## Aim
Read the records and write them out again exactly.

## Available records
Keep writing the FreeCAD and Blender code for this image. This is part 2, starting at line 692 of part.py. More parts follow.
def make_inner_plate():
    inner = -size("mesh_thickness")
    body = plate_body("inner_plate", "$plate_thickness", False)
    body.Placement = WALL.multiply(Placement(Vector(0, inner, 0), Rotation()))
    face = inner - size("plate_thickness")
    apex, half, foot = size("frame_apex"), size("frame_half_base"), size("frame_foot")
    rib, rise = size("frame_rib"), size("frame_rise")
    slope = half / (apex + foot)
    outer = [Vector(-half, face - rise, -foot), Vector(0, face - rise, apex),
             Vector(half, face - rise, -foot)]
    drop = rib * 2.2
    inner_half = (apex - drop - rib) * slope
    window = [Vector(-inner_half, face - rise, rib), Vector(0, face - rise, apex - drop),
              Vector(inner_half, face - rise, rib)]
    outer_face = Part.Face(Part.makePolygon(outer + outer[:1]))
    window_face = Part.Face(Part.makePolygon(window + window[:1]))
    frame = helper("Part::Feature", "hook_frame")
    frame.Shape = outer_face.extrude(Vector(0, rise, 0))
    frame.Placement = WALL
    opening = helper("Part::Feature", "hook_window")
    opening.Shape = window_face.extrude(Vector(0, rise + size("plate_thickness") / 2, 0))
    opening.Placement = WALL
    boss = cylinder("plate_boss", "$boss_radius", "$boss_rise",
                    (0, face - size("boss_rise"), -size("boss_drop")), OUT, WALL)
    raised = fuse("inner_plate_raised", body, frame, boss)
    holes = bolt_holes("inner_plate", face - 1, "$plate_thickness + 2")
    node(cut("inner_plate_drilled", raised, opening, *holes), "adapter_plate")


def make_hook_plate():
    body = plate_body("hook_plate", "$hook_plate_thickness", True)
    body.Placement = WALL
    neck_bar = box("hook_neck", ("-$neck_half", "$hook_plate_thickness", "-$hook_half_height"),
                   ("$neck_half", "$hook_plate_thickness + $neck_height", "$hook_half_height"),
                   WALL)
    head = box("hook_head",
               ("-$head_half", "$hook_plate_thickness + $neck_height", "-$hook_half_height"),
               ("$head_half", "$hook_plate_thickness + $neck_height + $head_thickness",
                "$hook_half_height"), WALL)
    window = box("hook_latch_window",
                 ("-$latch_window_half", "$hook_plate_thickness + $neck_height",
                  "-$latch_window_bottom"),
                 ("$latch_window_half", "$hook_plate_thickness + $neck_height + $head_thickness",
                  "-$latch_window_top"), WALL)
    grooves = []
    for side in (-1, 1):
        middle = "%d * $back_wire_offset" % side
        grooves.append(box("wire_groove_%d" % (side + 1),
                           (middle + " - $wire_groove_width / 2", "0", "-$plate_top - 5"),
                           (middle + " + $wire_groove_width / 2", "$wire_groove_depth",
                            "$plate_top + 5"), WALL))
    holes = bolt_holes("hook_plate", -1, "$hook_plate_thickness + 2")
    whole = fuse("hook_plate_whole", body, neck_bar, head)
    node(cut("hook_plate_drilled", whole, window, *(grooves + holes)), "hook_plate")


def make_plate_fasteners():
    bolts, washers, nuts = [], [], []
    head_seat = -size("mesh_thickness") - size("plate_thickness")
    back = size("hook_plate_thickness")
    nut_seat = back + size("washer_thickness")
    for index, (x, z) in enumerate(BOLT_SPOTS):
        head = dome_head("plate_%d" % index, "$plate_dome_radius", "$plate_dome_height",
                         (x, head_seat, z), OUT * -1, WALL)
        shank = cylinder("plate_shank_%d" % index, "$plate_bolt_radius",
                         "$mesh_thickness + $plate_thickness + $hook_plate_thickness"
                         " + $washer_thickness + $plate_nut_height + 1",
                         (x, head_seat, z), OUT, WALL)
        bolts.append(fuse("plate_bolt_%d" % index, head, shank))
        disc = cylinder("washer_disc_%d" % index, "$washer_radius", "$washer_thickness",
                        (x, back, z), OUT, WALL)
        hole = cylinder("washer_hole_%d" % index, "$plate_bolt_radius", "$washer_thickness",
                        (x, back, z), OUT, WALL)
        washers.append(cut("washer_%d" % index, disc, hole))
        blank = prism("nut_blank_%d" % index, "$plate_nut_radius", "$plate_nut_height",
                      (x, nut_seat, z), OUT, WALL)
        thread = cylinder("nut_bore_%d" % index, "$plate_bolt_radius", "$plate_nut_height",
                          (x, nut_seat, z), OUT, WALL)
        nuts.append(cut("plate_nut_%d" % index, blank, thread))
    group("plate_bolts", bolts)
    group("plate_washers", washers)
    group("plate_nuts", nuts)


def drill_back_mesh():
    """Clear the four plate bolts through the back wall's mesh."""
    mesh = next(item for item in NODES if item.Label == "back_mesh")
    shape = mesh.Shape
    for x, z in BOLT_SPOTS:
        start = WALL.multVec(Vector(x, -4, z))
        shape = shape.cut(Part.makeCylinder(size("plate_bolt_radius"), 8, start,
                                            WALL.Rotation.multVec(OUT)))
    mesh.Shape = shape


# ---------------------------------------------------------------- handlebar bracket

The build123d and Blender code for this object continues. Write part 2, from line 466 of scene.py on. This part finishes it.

## Output for this exercise
Keep writing the FreeCAD and Blender code for this image. This is part 2, starting at line 692 of part.py. More parts follow.
def make_inner_plate():
    inner = -size("mesh_thickness")
    body = plate_body("inner_plate", "$plate_thickness", False)
    body.Placement = WALL.multiply(Placement(Vector(0, inner, 0), Rotation()))
    face = inner - size("plate_thickness")
    apex, half, foot = size("frame_apex"), size("frame_half_base"), size("frame_foot")
    rib, rise = size("frame_rib"), size("frame_rise")
    slope = half / (apex + foot)
    outer = [Vector(-half, face - rise, -foot), Vector(0, face - rise, apex),
             Vector(half, face - rise, -foot)]
    drop = rib * 2.2
    inner_half = (apex - drop - rib) * slope
    window = [Vector(-inner_half, face - rise, rib), Vector(0, face - rise, apex - drop),
              Vector(inner_half, face - rise, rib)]
    outer_face = Part.Face(Part.makePolygon(outer + outer[:1]))
    window_face = Part.Face(Part.makePolygon(window + window[:1]))
    frame = helper("Part::Feature", "hook_frame")
    frame.Shape = outer_face.extrude(Vector(0, rise, 0))
    frame.Placement = WALL
    opening = helper("Part::Feature", "hook_window")
    opening.Shape = window_face.extrude(Vector(0, rise + size("plate_thickness") / 2, 0))
    opening.Placement = WALL
    boss = cylinder("plate_boss", "$boss_radius", "$boss_rise",
                    (0, face - size("boss_rise"), -size("boss_drop")), OUT, WALL)
    raised = fuse("inner_plate_raised", body, frame, boss)
    holes = bolt_holes("inner_plate", face - 1, "$plate_thickness + 2")
    node(cut("inner_plate_drilled", raised, opening, *holes), "adapter_plate")


def make_hook_plate():
    body = plate_body("hook_plate", "$hook_plate_thickness", True)
    body.Placement = WALL
    neck_bar = box("hook_neck", ("-$neck_half", "$hook_plate_thickness", "-$hook_half_height"),
                   ("$neck_half", "$hook_plate_thickness + $neck_height", "$hook_half_height"),
                   WALL)
    head = box("hook_head",
               ("-$head_half", "$hook_plate_thickness + $neck_height", "-$hook_half_height"),
               ("$head_half", "$hook_plate_thickness + $neck_height + $head_thickness",
                "$hook_half_height"), WALL)
    window = box("hook_latch_window",
                 ("-$latch_window_half", "$hook_plate_thickness + $neck_height",
                  "-$latch_window_bottom"),
                 ("$latch_window_half", "$hook_plate_thickness + $neck_height + $head_thickness",
                  "-$latch_window_top"), WALL)
    grooves = []
    for side in (-1, 1):
        middle = "%d * $back_wire_offset" % side
        grooves.append(box("wire_groove_%d" % (side + 1),
                           (middle + " - $wire_groove_width / 2", "0", "-$plate_top - 5"),
                           (middle + " + $wire_groove_width / 2", "$wire_groove_depth",
                            "$plate_top + 5"), WALL))
    holes = bolt_holes("hook_plate", -1, "$hook_plate_thickness + 2")
    whole = fuse("hook_plate_whole", body, neck_bar, head)
    node(cut("hook_plate_drilled", whole, window, *(grooves + holes)), "hook_plate")


def make_plate_fasteners():
    bolts, washers, nuts = [], [], []
    head_seat = -size("mesh_thickness") - size("plate_thickness")
    back = size("hook_plate_thickness")
    nut_seat = back + size("washer_thickness")
    for index, (x, z) in enumerate(BOLT_SPOTS):
        head = dome_head("plate_%d" % index, "$plate_dome_radius", "$plate_dome_height",
                         (x, head_seat, z), OUT * -1, WALL)
        shank = cylinder("plate_shank_%d" % index, "$plate_bolt_radius",
                         "$mesh_thickness + $plate_thickness + $hook_plate_thickness"
                         " + $washer_thickness + $plate_nut_height + 1",
                         (x, head_seat, z), OUT, WALL)
        bolts.append(fuse("plate_bolt_%d" % index, head, shank))
        disc = cylinder("washer_disc_%d" % index, "$washer_radius", "$washer_thickness",
                        (x, back, z), OUT, WALL)
        hole = cylinder("washer_hole_%d" % index, "$plate_bolt_radius", "$washer_thickness",
                        (x, back, z), OUT, WALL)
        washers.append(cut("washer_%d" % index, disc, hole))
        blank = prism("nut_blank_%d" % index, "$plate_nut_radius", "$plate_nut_height",
                      (x, nut_seat, z), OUT, WALL)
        thread = cylinder("nut_bore_%d" % index, "$plate_bolt_radius", "$plate_nut_height",
                          (x, nut_seat, z), OUT, WALL)
        nuts.append(cut("plate_nut_%d" % index, blank, thread))
    group("plate_bolts", bolts)
    group("plate_washers", washers)
    group("plate_nuts", nuts)


def drill_back_mesh():
    """Clear the four plate bolts through the back wall's mesh."""
    mesh = next(item for item in NODES if item.Label == "back_mesh")
    shape = mesh.Shape
    for x, z in BOLT_SPOTS:
        start = WALL.multVec(Vector(x, -4, z))
        shape = shape.cut(Part.makeCylinder(size("plate_bolt_radius"), 8, start,
                                            WALL.Rotation.multVec(OUT)))
    mesh.Shape = shape


# ---------------------------------------------------------------- handlebar bracket

The build123d and Blender code for this object continues. Write part 2, from line 466 of scene.py on. This part finishes it.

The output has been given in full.